La musica pop è la musica popolare. È la musica che parla a tutti, che tutti possono capire. È la musica che può rivolgersi a chiunque.

Per me la trasversalità è un principio fondamentale. Io sono, e sono orgogliosamente, un cantante pop. La mia musica è popolare.
Per me musica e snobismo non possono mai andare d’accordo.
Quindi la musica, per me, può solo che essere popolare.

Anche per un fattore di folklore, come dicevi... di unirsi, di inclusività. A proposito di unirsi: quanto è importante secondo te cercare di unire le persone, anche diverse, attraverso la musica?

Per me tanto. Perché è proprio il senso della popolarità.
Alla Sagra di Paese trovi chiunque, e con chiunque ti mescoli, con chiunque puoi parlare. Non mi piace mai il discorso di caste, no? Quello più intellettuale parla solo con quello più intellettuale, quello meno formato solo con chi è come lui...
A me piace la mescolanza, l’assurdità, il contrasto. Quel gioco lì per me è inevitabile.

Infatti credo che il gioco del contrasto sia stato fatto anche nel videoclip: ci sono diverse persone “popolari”, diciamo.

Sì, che non immagineresti mai nella stessa staffa insieme. Da Concita De Gregorio a Carla Bruni, al Gabibbo, capito?
Ma questo è un esercizio che faccio anche nella mia vita.
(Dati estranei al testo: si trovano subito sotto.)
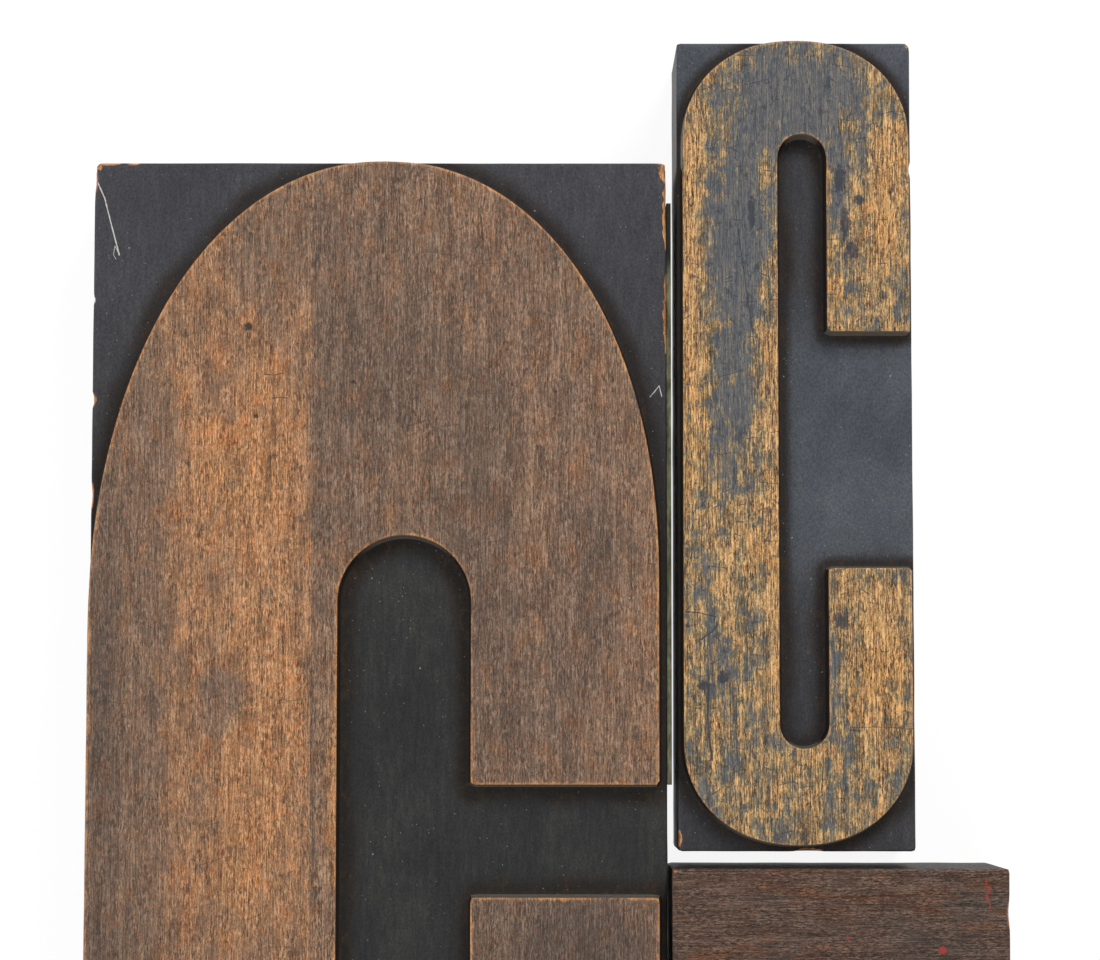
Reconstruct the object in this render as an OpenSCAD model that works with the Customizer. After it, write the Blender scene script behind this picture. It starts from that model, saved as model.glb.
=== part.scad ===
// Wood letterpress type, lying face up and close together as a printer sets it:
// a wide letter block glued up from three staves, with a strip of card glued to its side,
// a narrow letter block cut from one piece, and a plain block with no letter.
// Millimetres, +Z up. The origin is at the middle of the set's outer box, on the surface
// that the blocks lie on. +Y is towards the letters' heads.

/* [Type] */
// Size of one line, the pica that heights of wood type are counted in
line = 4.2175; // [4.2:0.0025:4.24]
// Height of every block from its foot to its printing face, known as type high
type_high = 23.317; // [22:0.001:25]
// Depth of the routed ground below the printing face
relief = 3; // [2:0.1:4.5]

/* [Wide letter] */
// Height of the wide letter's block, in lines
wide_lines = 50; // [48:1:54]
// Width of the wide letter's block
wide_w = 89.7; // [86:0.1:96]
// Width of the stave on the left, up to the first glue line
wide_left_stave = 34.6; // [32:0.1:36]
// Width of the middle stave, between the two glue lines
wide_middle_stave = 31.7; // [28:0.1:34]
// Width of the letter's heavy left stem
wide_stem = 38.7; // [37:0.1:41]
// Width of the counter, the channel inside the letter
wide_counter = 20.5; // [14:0.1:22]
// Height of the curved stroke above and below the counter
wide_bar = 58.6; // [50:0.1:66]
// Height of the long curve at the left of each rounded end
wide_left_arch = 74; // [60:0.5:80]
// Height of the shorter curve at the right of each rounded end
wide_right_arch = 65; // [56:0.5:70]
// Distance from the letter's left edge to the crown of each rounded end
wide_crown = 45.7; // [42:0.1:48]
// Gap between the letter's two ends on the right
wide_mouth = 17.1; // [12:0.1:26]
// How far the middle of that gap lies above the middle of the letter
wide_mouth_rise = -0.3; // [-3:0.1:3]

/* [Packing strip] */
// Thickness of the card glued to the wide block's right side
strip_t = 0.7; // [0.3:0.1:0.8]
// Length of the card
strip_l = 90.9; // [60:0.1:95]
// Height of the card
strip_h = 18; // [10:0.5:19]
// Distance from the wide block's lower edge to the card
strip_start = 113.7; // [110:0.1:118]

/* [Narrow letter] */
// Height of the narrow letter's block, in lines
narrow_lines = 30; // [28:1:34]
// Width of the narrow letter's block
narrow_w = 36.75; // [35:0.05:42]
// Width of the narrow letter's stem
narrow_stem = 14.9; // [12:0.1:16]
// Width of the narrow letter's counter
narrow_counter = 7.5; // [6:0.1:9]
// Height of the curved stroke above and below the narrow counter
narrow_bar = 14.9; // [12:0.1:18]
// Height of each rounded end of the narrow letter
narrow_arch = 16.2; // [12:0.1:18]
// Gap between the narrow letter's two ends on the right
narrow_mouth = 36.7; // [30:0.1:44]
// How far the middle of that gap lies above the middle of the letter
narrow_mouth_rise = -1.6; // [-4:0.1:4]

/* [Plain block] */
// Width of the plain block
plain_w = 51.8; // [46:0.1:60]
// Depth of the plain block, in lines
plain_lines = 10; // [6:1:13]

/* [Layout] */
// Gap between the wide block and the narrow block, which the card stands in
narrow_gap = 1.55; // [1.2:0.05:3]
// Gap between the wide block and the plain block
plain_gap = 0.5; // [0.4:0.1:3]
// How far the narrow block stands above the wide block's top edge
narrow_rise = 19.1; // [10:0.1:30]
// Gap between the narrow block's lower edge and the plain block's upper edge
row_gap = 2.4; // [0.6:0.1:5]

/* [Hidden] */

arch_steps = 32;
wide_power = 2.12;
narrow_power = 2.15;
round_power = 2;
over = 1;

// Clear ground left round a letter: [left, right, bottom, top]
wide_margin = [0.05, 1.3, 0.2, 0.2];
narrow_margin = [0.8, 0.55, 1, 0.2];

wide_h = wide_lines * line;
narrow_h = narrow_lines * line;
plain_h = plain_lines * line;
ground = type_high - relief;
strip_drop = 0.8;

// Lower left corners of the blocks, counted from the wide block's
narrow_at = [wide_w + narrow_gap, wide_h + narrow_rise - narrow_h];
plain_at = [wide_w + plain_gap, narrow_at.y - row_gap - plain_h];

set_w = max(narrow_at.x + narrow_w, plain_at.x + plain_w);
set_h = wide_h + narrow_rise;
corner = [-set_w / 2, -set_h / 2, 0];

maple = [0.58, 0.41, 0.27];
dull_maple = [0.47, 0.37, 0.3];
old_maple = [0.62, 0.45, 0.24];
dark_wood = [0.34, 0.27, 0.24];
olive_card = [0.42, 0.42, 0.34];

// Quarter of a superellipse of half width a and height b, rising from its side to its crown
function quarter(a, b, power) = [
    for (i = [0 : arch_steps])
        let (t = 90 * i / arch_steps)
        [a * pow(cos(t), 2 / power), b * pow(sin(t), 2 / power)]
];

function backwards(points) = [for (i = [len(points) - 1 : -1 : 0]) points[i]];

// Upright oblong with its lower left corner at the origin. Each end is rounded by a curve
// of height left at the left of its crown and another of height right at the right.
function oblong_points(w, h, left, right, crown, power) =
    let (l = quarter(crown, left, power), r = quarter(w - crown, right, power))
    concat(
        [for (p = r) [crown + p.x, h - right + p.y]],
        [for (p = backwards(l)) [crown - p.x, h - left + p.y]],
        [for (p = l) [crown - p.x, left - p.y]],
        [for (p = backwards(r)) [crown + p.x, right - p.y]]
    );

module oblong(w, h, left, right, crown, power, high) {
    linear_extrude(high) polygon(oblong_points(w, h, left, right, crown, power));
}

// Channel routed inside a letter: a counter with half-round ends down its middle, and a
// mouth that opens the counter to the right. Its origin is the letter's lower left corner.
module channel(w, h, stem, counter, bar, mouth, mouth_rise) {
    translate([stem, bar, -over])
        oblong(counter, h - 2 * bar, counter / 2, counter / 2, counter / 2,
            round_power, relief + 2 * over);
    translate([stem + counter / 2, (h - mouth) / 2 + mouth_rise, -over])
        cube([w, mouth, relief + 2 * over]);
}

module wide_letter() {
    w = wide_w - wide_margin[0] - wide_margin[1];
    h = wide_h - wide_margin[2] - wide_margin[3];
    cube([wide_w, wide_h, ground]);
    translate([wide_margin[0], wide_margin[2], ground])
        difference() {
            oblong(w, h, wide_left_arch, wide_right_arch, wide_crown, wide_power, relief);
            channel(w, h, wide_stem, wide_counter, wide_bar, wide_mouth, wide_mouth_rise);
        }
}

module narrow_letter() {
    w = narrow_w - narrow_margin[0] - narrow_margin[1];
    h = narrow_h - narrow_margin[2] - narrow_margin[3];
    cube([narrow_w, narrow_h, ground]);
    translate([narrow_margin[0], narrow_margin[2], ground])
        difference() {
            oblong(w, h, narrow_arch, narrow_arch, w / 2, narrow_power, relief);
            channel(w, h, narrow_stem, narrow_counter, narrow_bar, narrow_mouth,
                narrow_mouth_rise);
        }
}

// The part of the wide letter's block between two upright cuts, at x = from and from + w
module stave(from, w) {
    translate(corner)
        intersection() {
            wide_letter();
            translate([from, -over, -over])
                cube([w, wide_h + 2 * over, type_high + 2 * over]);
        }
}

module wide_left_stave() {
    color(maple) stave(0, wide_left_stave);
}

module wide_middle_stave() {
    color(dull_maple) stave(wide_left_stave, wide_middle_stave);
}

module wide_right_stave() {
    from = wide_left_stave + wide_middle_stave;
    color(dull_maple) stave(from, wide_w - from);
}

module side_packing_strip() {
    color(olive_card)
        translate(corner + [wide_w, strip_start, ground - strip_drop - strip_h])
            cube([strip_t, strip_l, strip_h]);
}

module narrow_letter_block() {
    color(old_maple)
        translate(corner + [narrow_at.x, narrow_at.y, 0])
            narrow_letter();
}

module plain_block() {
    color(dark_wood)
        translate(corner + [plain_at.x, plain_at.y, 0])
            cube([plain_w, plain_h, type_high]);
}

wide_left_stave();
wide_middle_stave();
wide_right_stave();
side_packing_strip();
narrow_letter_block();
plain_block();
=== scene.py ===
"""Wood letterpress type: the looks of a wide letter, a narrow letter and a plain block.

Each block's CAD solid is replaced by a mesh of the same size, with rounded arrises, sloped
letter walls, chips and dents, and gets a material of side-grain maple and old ink.
Lengths inside this file are in millimetres until a mesh is written, which is in metres.
"""

import math

import bpy
import numpy as np
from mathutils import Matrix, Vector, geometry, noise


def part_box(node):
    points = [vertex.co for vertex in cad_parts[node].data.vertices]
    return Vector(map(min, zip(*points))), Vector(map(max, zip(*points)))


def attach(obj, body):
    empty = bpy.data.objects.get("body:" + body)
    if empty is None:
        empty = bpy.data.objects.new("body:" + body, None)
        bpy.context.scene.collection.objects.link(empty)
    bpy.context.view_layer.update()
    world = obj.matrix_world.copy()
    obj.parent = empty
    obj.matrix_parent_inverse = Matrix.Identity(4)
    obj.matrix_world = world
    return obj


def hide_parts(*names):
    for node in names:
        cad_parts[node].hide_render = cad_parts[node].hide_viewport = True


MM = 0.001

# Lengths that count as nothing, and as no gap between points or triangulated points
TINY = 1e-9
SAME_PLACE = 1e-6
MERGE = 1e-4

# Letters, measured from the lower left corner of the letter's own outline
WIDE = {
    "margin": (0.05, 1.3, 0.2, 0.2),
    "stem": 38.7,
    "counter": 20.5,
    "bar": 58.6,
    "left_arch": 74.0,
    "right_arch": 65.0,
    "crown": 45.7,
    "mouth": 17.1,
    "mouth_rise": -0.3,
    "power": 2.12,
}
NARROW = {
    "margin": (0.8, 0.55, 1.0, 0.2),
    "stem": 14.9,
    "counter": 7.5,
    "bar": 14.9,
    "left_arch": 16.2,
    "right_arch": 16.2,
    "crown": 17.7,
    "mouth": 36.7,
    "mouth_rise": -1.6,
    "power": 2.15,
}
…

Io non frequenterei mai una persona come me. Frequentare un Michele Bravi II mi annoierebbe da morire.
Ho bisogno di capire che cosa c’è oltre di me, e completamente anche opposto a me.
Poi trovi comunque sempre delle affinità. Il fatto di avere un video con 60 amici così assurdi per me è divertentissimo.

Come ti è venuta l’idea? Hai detto: “Posso mettere insieme un tot di persone e dare a tutti gli effetti un concetto di popolare”, una cosa così?

Ma sai cos’è? In realtà, ti ripeto, è l’esercizio della mia vita tutti i giorni. Cioè, le cene a casa mia sono frequentate da queste persone.
Trovi qualsiasi cosa.
È la prima volta che rendo pubblica una cena a casa mia.

Cioè, una stanza dove tutti questi si trovano.

Popolari, sono tutte persone diverse. Ma secondo te c’è un filo rosso, un qualcosa che li unisce tutti?

È un po’ quel concetto. Sono tutte persone che hanno il mio stesso pensiero sul concetto di trasversalità.
Cioè, sul bisogno di riuscire a farsi comprendere e parlare con tutti.
Si può parlare con tutti.

Non esiste un discorso d’élite, un discorso basso, un discorso prezioso, un discorso inutile. Esiste proprio la volontà, da parte di tutte queste persone, di poter includere tutti nel discorso.

Una domanda un po’ così: se penso all’estate, alla canzone estiva, boh... spiaggia, cocktail... Quindi, se Popolare fosse un cocktail, che ingredienti metteresti?

Guarda, forse ti dico vino in scatola proprio.
È la cosa più popolare che ci può essere, da Sagra di Paese.
La cosa proprio che è l’ultima cosa che trovi ma va bene, e così voglia di festeggiare tra amici, che quella cosa lì diventa champagne, capito?

Hai detto che ti sei perso e ritrovato nell’altrove.
Cosa hai scoperto di te lontano dall’Italia, oltre al fatto che questa cultura ti piaccia? Hai scoperto qualcosa di nuovo su di te?

Ho ritrovato la voglia di raccontare anche la mia parte più superficiale, più leggera. Sai, io sono sempre legato a una musica tanto autorale, impegnata...
Cioè, dentro di me c’è anche un grande cafone che ha voglia di giocare.
Ecco, questo è il momento in cui anche nella musica trova spazio.

Quindi è un Michele più leggero.

Ultima domanda, cosa speri di lasciare a chi ascolta Popolare? Cosa speri che resti dopo l’ultima nota?

Un bel ricordo.
Cioè, mi piacerebbe che le persone ascoltassero questa canzone per dire:
“Ma ti ricordi quando l’abbiamo ascoltata in quel periodo? Che cosa stava succedendo nelle nostre vite?”
Ecco, se le persone ci chiudono dentro — chiamala estate, chiamala periodo, chiamala come vuoi — ma un momento nostalgico, mi piacerebbe.

Michele Bravi ci svela il cuore del suo nuovo singolo estivo, "Popolare", un brano nato dai viaggi a New Orleans e dalla speciale collaborazione con Mida. Un'occasione per parlare di musica senza etichette, dell'importanza di mescolarsi e di riscoprire la propria parte più spensierata.